[Begin Data excerpts]
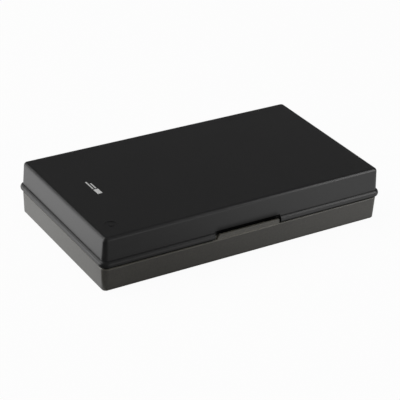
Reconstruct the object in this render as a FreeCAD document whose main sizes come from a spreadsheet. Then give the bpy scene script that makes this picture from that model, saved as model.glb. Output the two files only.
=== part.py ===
import FreeCAD, Part
import Sketcher
import os
import re

# Hinged antistatic storage box: a moulded tray and lid of carbon-filled plastic, joined at the
# back by two pinned hinges and held shut at the front by a finger tab with a snap rib.
# Millimetres. X runs along the long side, -Y is the front with the tab, +Y the hinge side,
# +Z up. The origin is the middle of the underside.

doc = FreeCAD.newDocument("StorageBox")
sheet = doc.addObject("Spreadsheet::Sheet", "Sizes")

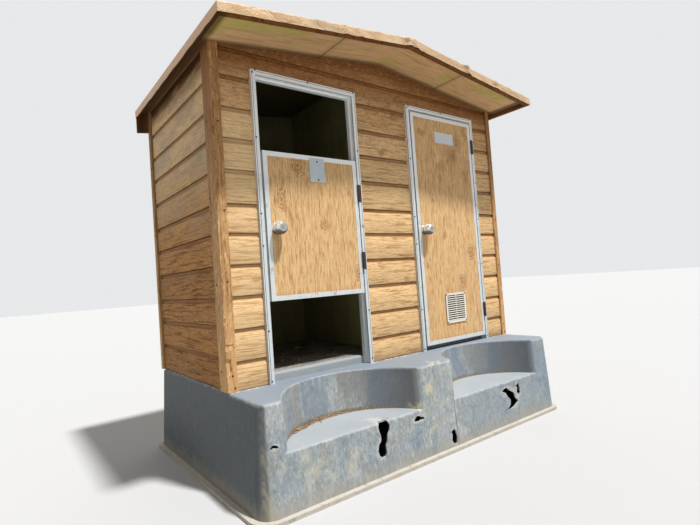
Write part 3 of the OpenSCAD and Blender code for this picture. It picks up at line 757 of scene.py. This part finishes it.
def makeScrewMetal():
    place = newMaterial("screwMetal")
    fine = noise(place, 300.0, 2.0)
    coat = Coat(mixColor(fine, "221E1C", "46382C"))
    return surface(coat, 0.5, fine, bump=0.2, depth=0.0004, metallic=0.5)


tankMarks = {  # x, z, half the width and half the height
    "holes": [(-1.046, 0.308, 0.020, 0.010), (-0.448, 0.238, 0.034, 0.046), (-0.466, 0.136, 0.030, 0.036),
              (-0.200, 0.229, 0.040, 0.015), (0.057, 0.072, 0.022, 0.040), (0.580, 0.215, 0.045, 0.022),
              (0.640, 0.160, 0.045, 0.045), (0.700, 0.206, 0.020, 0.038)],
    "yellow": [(-0.10, 0.36, 0.045, 0.10), (-0.125, 0.22, 0.030, 0.10), (-0.19, 0.27, 0.035, 0.04),
               (-0.09, 0.14, 0.035, 0.05), (-0.31, 0.50, 0.13, 0.03), (0.0, 0.49, 0.10, 0.02),
               (-0.86, 0.17, 0.12, 0.10), (-0.66, 0.14, 0.06, 0.07)],
    "rust": [(0.45, 0.150, 0.05, 0.008)],
    "steps": {-0.583: 1.0, 0.507: 0.35},  # middle of each step and how much grit lies on it
    "stepCenter": -0.837,  # where the steps' curves are struck from, before the tank
    "stepRadius": 0.42,
}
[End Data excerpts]
• **Given task**
Every entry should be output exactly as written, please.

• **Expected answer**
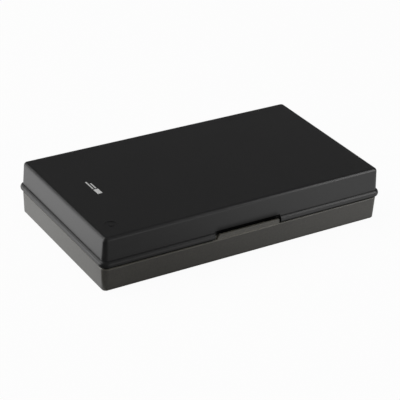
Reconstruct the object in this render as a FreeCAD document whose main sizes come from a spreadsheet. Then give the bpy scene script that makes this picture from that model, saved as model.glb. Output the two files only.
=== part.py ===
import FreeCAD, Part
import Sketcher
import os
import re

# Hinged antistatic storage box: a moulded tray and lid of carbon-filled plastic, joined at the
# back by two pinned hinges and held shut at the front by a finger tab with a snap rib.
# Millimetres. X runs along the long side, -Y is the front with the tab, +Y the hinge side,
# +Z up. The origin is the middle of the underside.

doc = FreeCAD.newDocument("StorageBox")
sheet = doc.addObject("Spreadsheet::Sheet", "Sizes")

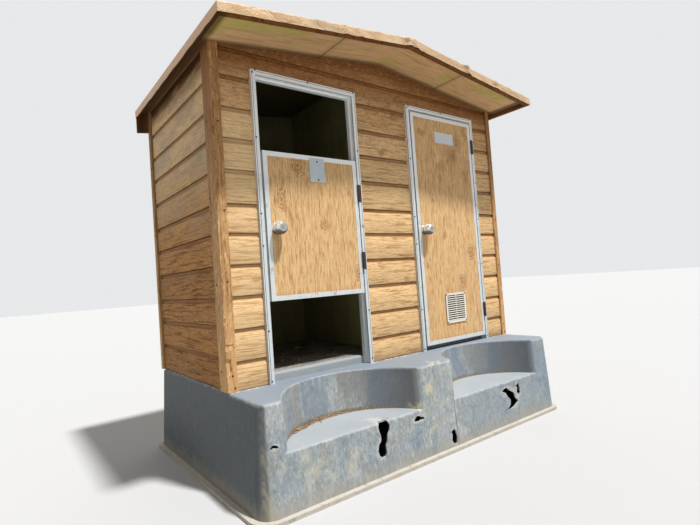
Write part 3 of the OpenSCAD and Blender code for this picture. It picks up at line 757 of scene.py. This part finishes it.
def makeScrewMetal():
    place = newMaterial("screwMetal")
    fine = noise(place, 300.0, 2.0)
    coat = Coat(mixColor(fine, "221E1C", "46382C"))
    return surface(coat, 0.5, fine, bump=0.2, depth=0.0004, metallic=0.5)


tankMarks = {  # x, z, half the width and half the height
    "holes": [(-1.046, 0.308, 0.020, 0.010), (-0.448, 0.238, 0.034, 0.046), (-0.466, 0.136, 0.030, 0.036),
              (-0.200, 0.229, 0.040, 0.015), (0.057, 0.072, 0.022, 0.040), (0.580, 0.215, 0.045, 0.022),
              (0.640, 0.160, 0.045, 0.045), (0.700, 0.206, 0.020, 0.038)],
    "yellow": [(-0.10, 0.36, 0.045, 0.10), (-0.125, 0.22, 0.030, 0.10), (-0.19, 0.27, 0.035, 0.04),
               (-0.09, 0.14, 0.035, 0.05), (-0.31, 0.50, 0.13, 0.03), (0.0, 0.49, 0.10, 0.02),
               (-0.86, 0.17, 0.12, 0.10), (-0.66, 0.14, 0.06, 0.07)],
    "rust": [(0.45, 0.150, 0.05, 0.008)],
    "steps": {-0.583: 1.0, 0.507: 0.35},  # middle of each step and how much grit lies on it
    "stepCenter": -0.837,  # where the steps' curves are struck from, before the tank
    "stepRadius": 0.42,
}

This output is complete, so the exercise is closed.